The CAK published Exemption Guidelines for Horizontal Practices in 2012, which provide guidance regarding the grounds on which the CAK may exempt an agreement that is anticompetitive. The exclusions will be generally based on compelling public policy reasons, which include demonstrating that the agreement maintains or promotes exports or improves production, distribution of goods or services, or will produce technical or economic progress.

Predatory pricing

This offence is captured under both the provisions on abuse of a dominant position and restrictive trade practices. Both prohibit an undertaking from directly or indirectly imposing unfair purchase or selling prices, or fixing the purchase price in a manner that restricts or prevents competition.17

There is, unfortunately, scant case law on predatory pricing. One of the few cases in this regard was decided in 2012. It arose from a complaint made by Telkom Kenya Limited (Telkom) (which is the sole landline telephone services provider in Kenya) against Airtel Kenya (Airtel) and Essar Telekom Kenya (Essar) (both mobile phone providers). Telkom alleged that the off-net calling rates of Airtel and Essar were predatory as they were below cost. The CAK conducted an investigation into the matter and found that the allegations were not substantiated.18 Unfortunately, the reported decision is only a summary, and does not provide significant detail on the analysis of the facts and evidence presented.

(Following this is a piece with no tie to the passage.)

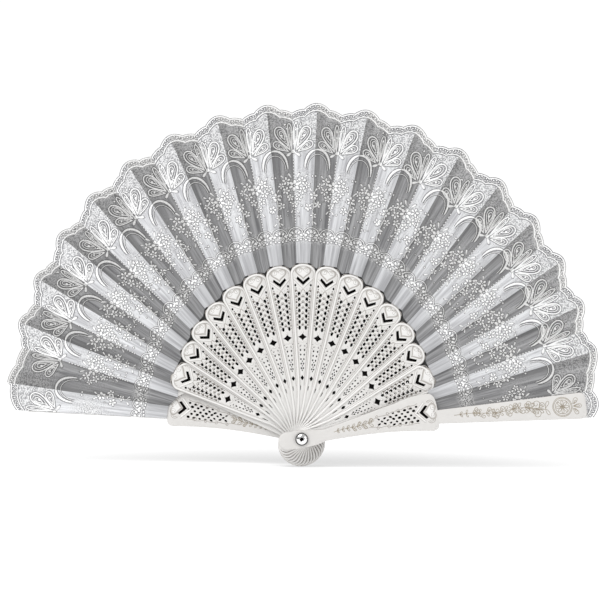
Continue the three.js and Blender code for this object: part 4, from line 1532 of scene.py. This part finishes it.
def border(lace):
    """The beaded, hatched border along the leaf's scalloped edge."""
    theta = along_edge(1e-4, BORDER_STEPS)
    outer = edge_radius(theta)
    lace.thread(theta, outer - 0.7, 0.45, tone=BORDER_TONE)
    lace.thread(theta, outer - 5.0, 0.36, tone=BORDER_TONE)
    hatch = along_edge(1e-3, HATCH_STEPS)
    high = np.arange(HATCH_STEPS) % 2 == 0
    lace.thread(hatch, edge_radius(hatch) - np.where(high, 3.2, 4.6), 0.2, tone=BORDER_TONE)
    for n, angle in enumerate(along_edge(6e-3, BEADS)):
        radius = float(edge_radius(angle)) - 1.9 - 0.5 * (n % 2)
        Pen(lace, angle).fill(oval(0, radius, 0.58, 0.58, 0, 6), BORDER_TONE)


def speckles(pen, base, reach, count, random):
    """Small knots scattered round a motif."""
    for _ in range(count):
        x, z = random.uniform(-1, 1, 2) * reach
        size = random.uniform(0.35, 0.75)
        pen.oval(x, base + z, size, size * random.uniform(0.9, 1.5), random.uniform(0, 180), 5)


LACE_SPAN = 112
MOTIF_SCALE = 0.96
LOOPS_BELOW_EDGE = 28.0
BELOW_LOOPS = {"arch": 12.5, "sprig": 25.5, "side spray": 33, "knots": 36, "side knots": 38}


def make_lace():
    """Lays out the motifs round the fan, closer together where the leaf is shorter."""
    lace = Lace()
    random = np.random.default_rng(7)
    for index in range(2 * END + 1):
        fold_line, peak_line = EDGES[2 * index : 2 * index + 2]
        on_fold, on_peak = Pen(lace, fold_line), Pen(lace, peak_line)
        jitter = float(random.uniform(-12, 12))
        scale = float(random.uniform(0.94, 1.0))
        edge = float(edge_radius(fold_line))
        stretch = (edge - float(GORGE[index])) / LACE_SPAN
        sides = [side for side in (-1, 1) if EDGES[0] < fold_line + side * 0.02 < EDGES[-1]]
        top = edge - LOOPS_BELOW_EDGE * stretch
        at = {motif: top - drop * stretch for motif, drop in BELOW_LOOPS.items()}
        loops(on_fold, top, MOTIF_SCALE * scale, sides)
        speckles(on_fold, top + 12, (9, 10), 26, random)
        base = float(GORGE[index]) + BAND_MIDDLE
        if index < 2 * END:
            arch(Pen(lace, peak_line + 0.010), at["arch"], 9.0 * scale, 13.5)
            side_spray(on_peak, at["side spray"], scale, jitter)
            speckles(on_peak, at["side knots"], (4, 9), 14, random)
            glued_line = Pen(lace, (fold_line + peak_line) / 2)
            band(glued_line, base, math.radians(GLUED_SPACING_DEG) * base, jitter)
        if index > 0:
            sprig(on_fold, at["sprig"], MOTIF_SCALE * scale, jitter)
            speckles(on_fold, at["knots"], (6, 14), 16, random)
    border(lace)
    return lace.make()


def make_leaf():
    lace = make_lace()
    for strip in range(STRIPS):
        cloth, (width, length, area) = make_cloth(strip)
    for index in range(1, 2 * END - 1):
        make_hem(index)


# Camera, light and floor
CAMERA_DISTANCE = 1.6
VIEW_HALF_WIDTH = 0.2127
VIEW_CENTRE = (-0.0021, 0.0976)
PHOTO_TURN_DEG = -0.5
SENSOR_WIDTH = 36.0


def make_camera():
    """A level camera in front of the fan, turned by half a degree as the photograph is."""
    camera = bpy.data.cameras.new("camera")
    camera.sensor_width = SENSOR_WIDTH
    camera.lens = SENSOR_WIDTH / 2 * CAMERA_DISTANCE / VIEW_HALF_WIDTH
    camera.clip_end = 50
    holder = bpy.data.objects.new("camera", camera)
    holder.location = (VIEW_CENTRE[0], -CAMERA_DISTANCE, VIEW_CENTRE[1])
    holder.rotation_euler = (math.pi / 2, math.radians(PHOTO_TURN_DEG), 0)
    bpy.context.scene.collection.objects.link(holder)
    bpy.context.scene.camera = holder


def add_sun(name, direction_from, strength, soft_deg):
    light = bpy.data.lights.new(name, "SUN")
    light.energy = strength
    light.angle = math.radians(soft_deg)
    holder = bpy.data.objects.new(name, light)
    x, y, z = direction_from
    holder.rotation_euler = (math.atan2(math.hypot(x, y), z), 0, math.atan2(x, -y))
    bpy.context.scene.collection.objects.link(holder)


def make_world():
    """White all round for the camera, and a soft tent for light, with a dark horizon in reflections."""
    world = bpy.data.worlds.new("studio")
    bpy.context.scene.world = world
    sky = Nodes(world)
    direction = sky.add("ShaderNodeTexCoord").outputs["Generated"]
    height = sky.add("ShaderNodeSeparateXYZ", {"Vector": direction}).outputs["Z"]
    ray = sky.add("ShaderNodeLightPath")
    level = sky.add("ShaderNodeMath", {0: height}, operation="ABSOLUTE").outputs[0]
    horizon = sky.ranged(level, (0.12, 0.2), (0.97, 0.0))
    dark_line = sky.calc("MULTIPLY", horizon, ray.outputs["Is Glossy Ray"])
    overhead = sky.ranged(height, (-0.3, 1.0), (0.55, 1.0))
    tent = sky.tree.nodes["Background"]
    lit = sky.calc("MULTIPLY", overhead, sky.calc("SUBTRACT", 1.0, dark_line))
    sky.put(lit, tent.inputs["Color"])
    sky.put(0.58, tent.inputs["Strength"])
    seen = sky.add("ShaderNodeBackground", {"Color": (1, 1, 1), "Strength": 1.05})
    both = {0: ray.outputs["Is Camera Ray"], 1: tent.outputs[0], 2: seen.outputs[0]}
    mix = sky.add("ShaderNodeMixShader", both)
    sky.put(mix.outputs[0], sky.tree.nodes["World Output"].inputs["Surface"])


FLOOR_HALF = 8.0
FLOOR_LEVEL = -0.0205


def make_floor():
    """A sheet of paper under the fan, which glows but for a painted soft shadow close to what stands on it.
    """
    mesh = bpy.data.meshes.new("floor")
    corners = [(-1, -1), (1, -1), (1, 1), (-1, 1)]
    mesh.from_pydata([(x * FLOOR_HALF, y * FLOOR_HALF, FLOOR_LEVEL) for x, y in corners], [], [(0, 1, 2, 3)])
    paper = Material("floor")
    grain = paper.add("ShaderNodeTexNoise", {"Scale": 30.0}).outputs["Fac"]
    towards_front = paper.add("ShaderNodeCombineXYZ", {"X": 0.0, "Y": -0.7, "Z": 0.7}).outputs[0]
    # Ambient occlusion turned towards the front dims the glow: a painted shadow behind the fan, as if lit
    # from in front.
    near = paper.add("ShaderNodeAmbientOcclusion", {"Distance": 0.3, "Normal": towards_front}, samples=24)
    inputs = {
        "Base Color": paper.mix(grain, grey(0.10), grey(0.12)),
        "Roughness": 0.9,
        "Emission Color": (1, 1, 1),
        "Emission Strength": paper.ranged(near.outputs["AO"], (0.5, 0.85), (0.62, 0.98)),
    }
    mesh.materials.append(paper.finish(inputs))
    floor = bpy.data.objects.new("floor", mesh)
    bpy.context.scene.collection.objects.link(floor)


make_camera()
make_world()
add_sun("key", (-0.5, -0.62, 0.95), 2.0, 40)
add_sun("side", (0.9, -0.6, 0.25), 0.45, 45)
make_floor()
for k in STICKS:
    make_stick(k)
make_guard(-END)
make_guard(END)
make_rivet()
make_leaf()
bpy.context.scene.view_settings.view_transform = "Standard"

Exclusive dealing and leveraging

In relation to other forms of exclusionary abuses such as loyalty rebates, exclusivity contracts and price tying, the Act prohibits such arrangements under various provisions. For example, Section 21(3)(g) in relation to restrictive trade practices and Section 24(2)(d) both state that if an undertaking makes the conclusion of a contract subject to acceptance by other parties of supplementary conditions that by their nature or according to commercial usage have no connection with the subject-matter of the contracts, then this will be deemed anticompetitive.

We would emphasise that if the offence is in relation to abuse then the test that must first be met is in relation to dominance, while for restrictive trade practices, the Act requires the practice to have the object or effect of reducing competition.

Refusal to deal

The Act prohibits abuse of intellectual property rights, which would arguably include the refusal to grant a licence, but this provision has yet to be tested in the Kenyan courts. The CAK instituted an investigation into Multi-choice (a leading video entertainment and internet company) regarding whether Multi-choice engaged in abuses of dominance through content exclusivity relating to vertical agreements, which are prohibited under Section 21 of the Act. Upon conclusion of the investigation, the CAK issued Multi-choice with notice of its proposed decision.19

iii Discrimination

The Act prohibits discriminatory conduct by a dominant undertaking, including any agreement or concerted practice that applies dissimilar conditions to equivalent transactions with other trading parties.20 In a case involving the Kenya Association of Travel Agents (KATA) and the International Air Transport Association (IATA), the KATA complained that the IATA was engaging in discriminatory behaviour and refusing to deal with it with regard to default insurance. The CAK investigated the matter, found the allegations to be true and issued a cease-and-desist order.21

iv Exploitative abuses

Exploitative abuses are generally prohibited under the restrictive trade practices provisions of the Act. An investigation into major oil marketers based on the allegation that such marketers were engaging in limiting or controlling production, market outlets access, technical development and investment was closed because of a lack of evidence. However, given the CAK’s recent use of dawn raids as a means of obtaining information, future investigations may be more likely to unearth evidence that could lead to prosecutions or fines.

V Remedies and Sanctions

i Sanctions

For most breaches, the Act contains two main potential sanctions: fines and prison sentences. For an abuse of dominance or an offence relating to restrictive trade practices, fines can be up to 10 million Kenyan shillings and potential imprisonment can be up to five years. As mentioned above, the CAK may also impose a financial penalty of up to 10 per cent of the immediately preceding year’s gross annual turnover in Kenya of the undertaking in question.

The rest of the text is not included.